Every line in the listing is to be echoed verbatim.

Start Supplied data

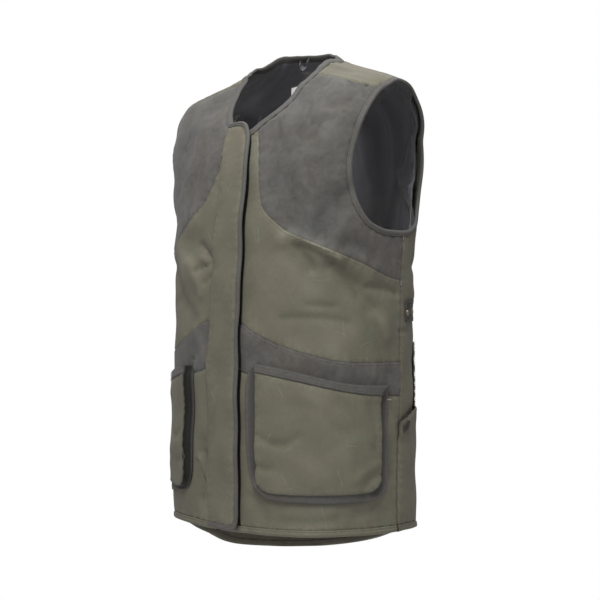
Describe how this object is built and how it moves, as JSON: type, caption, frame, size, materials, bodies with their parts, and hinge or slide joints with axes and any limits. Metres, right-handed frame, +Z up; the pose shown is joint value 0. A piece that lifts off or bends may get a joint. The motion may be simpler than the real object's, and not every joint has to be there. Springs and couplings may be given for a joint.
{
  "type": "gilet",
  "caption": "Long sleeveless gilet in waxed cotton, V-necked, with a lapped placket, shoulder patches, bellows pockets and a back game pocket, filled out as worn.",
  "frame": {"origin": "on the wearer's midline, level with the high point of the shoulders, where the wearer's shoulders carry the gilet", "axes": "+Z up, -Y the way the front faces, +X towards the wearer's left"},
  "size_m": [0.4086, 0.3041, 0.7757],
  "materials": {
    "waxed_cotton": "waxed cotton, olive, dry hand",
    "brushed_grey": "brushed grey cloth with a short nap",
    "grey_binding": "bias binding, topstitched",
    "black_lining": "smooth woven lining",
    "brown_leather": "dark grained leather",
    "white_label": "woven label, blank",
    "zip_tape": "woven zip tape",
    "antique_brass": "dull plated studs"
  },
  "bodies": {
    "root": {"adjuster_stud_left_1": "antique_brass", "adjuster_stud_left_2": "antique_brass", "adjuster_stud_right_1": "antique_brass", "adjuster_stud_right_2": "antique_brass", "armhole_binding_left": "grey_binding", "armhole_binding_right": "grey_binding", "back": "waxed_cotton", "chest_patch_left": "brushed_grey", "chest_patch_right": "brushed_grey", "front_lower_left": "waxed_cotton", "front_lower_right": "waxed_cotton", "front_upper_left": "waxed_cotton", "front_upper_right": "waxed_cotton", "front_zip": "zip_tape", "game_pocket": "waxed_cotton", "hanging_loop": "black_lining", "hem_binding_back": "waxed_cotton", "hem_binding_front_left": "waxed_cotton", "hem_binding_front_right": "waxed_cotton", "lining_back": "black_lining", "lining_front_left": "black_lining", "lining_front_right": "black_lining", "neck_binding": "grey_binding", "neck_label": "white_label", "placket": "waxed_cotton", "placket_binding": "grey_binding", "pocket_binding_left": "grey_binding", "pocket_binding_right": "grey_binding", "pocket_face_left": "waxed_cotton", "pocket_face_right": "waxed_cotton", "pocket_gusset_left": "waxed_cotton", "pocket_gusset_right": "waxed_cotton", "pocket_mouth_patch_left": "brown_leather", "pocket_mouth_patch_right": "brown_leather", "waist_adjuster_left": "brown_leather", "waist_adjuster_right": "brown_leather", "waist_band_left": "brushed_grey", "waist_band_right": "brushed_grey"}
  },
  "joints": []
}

End Supplied data

◆ **Task response**
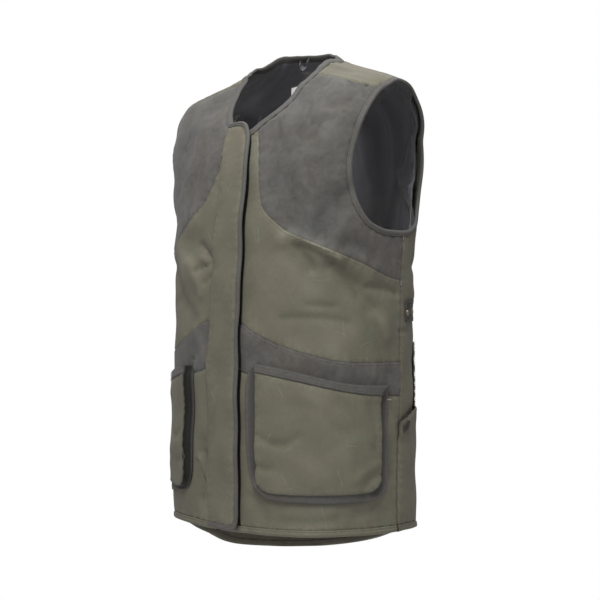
Describe how this object is built and how it moves, as JSON: type, caption, frame, size, materials, bodies with their parts, and hinge or slide joints with axes and any limits. Metres, right-handed frame, +Z up; the pose shown is joint value 0. A piece that lifts off or bends may get a joint. The motion may be simpler than the real object's, and not every joint has to be there. Springs and couplings may be given for a joint.
{
  "type": "gilet",
  "caption": "Long sleeveless gilet in waxed cotton, V-necked, with a lapped placket, shoulder patches, bellows pockets and a back game pocket, filled out as worn.",
  "frame": {"origin": "on the wearer's midline, level with the high point of the shoulders, where the wearer's shoulders carry the gilet", "axes": "+Z up, -Y the way the front faces, +X towards the wearer's left"},
  "size_m": [0.4086, 0.3041, 0.7757],
  "materials": {
    "waxed_cotton": "waxed cotton, olive, dry hand",
    "brushed_grey": "brushed grey cloth with a short nap",
    "grey_binding": "bias binding, topstitched",
    "black_lining": "smooth woven lining",
    "brown_leather": "dark grained leather",
    "white_label": "woven label, blank",
    "zip_tape": "woven zip tape",
    "antique_brass": "dull plated studs"
  },
  "bodies": {
    "root": {"adjuster_stud_left_1": "antique_brass", "adjuster_stud_left_2": "antique_brass", "adjuster_stud_right_1": "antique_brass", "adjuster_stud_right_2": "antique_brass", "armhole_binding_left": "grey_binding", "armhole_binding_right": "grey_binding", "back": "waxed_cotton", "chest_patch_left": "brushed_grey", "chest_patch_right": "brushed_grey", "front_lower_left": "waxed_cotton", "front_lower_right": "waxed_cotton", "front_upper_left": "waxed_cotton", "front_upper_right": "waxed_cotton", "front_zip": "zip_tape", "game_pocket": "waxed_cotton", "hanging_loop": "black_lining", "hem_binding_back": "waxed_cotton", "hem_binding_front_left": "waxed_cotton", "hem_binding_front_right": "waxed_cotton", "lining_back": "black_lining", "lining_front_left": "black_lining", "lining_front_right": "black_lining", "neck_binding": "grey_binding", "neck_label": "white_label", "placket": "waxed_cotton", "placket_binding": "grey_binding", "pocket_binding_left": "grey_binding", "pocket_binding_right": "grey_binding", "pocket_face_left": "waxed_cotton", "pocket_face_right": "waxed_cotton", "pocket_gusset_left": "waxed_cotton", "pocket_gusset_right": "waxed_cotton", "pocket_mouth_patch_left": "brown_leather", "pocket_mouth_patch_right": "brown_leather", "waist_adjuster_left": "brown_leather", "waist_adjuster_right": "brown_leather", "waist_band_left": "brushed_grey", "waist_band_right": "brushed_grey"}
  },
  "joints": []
}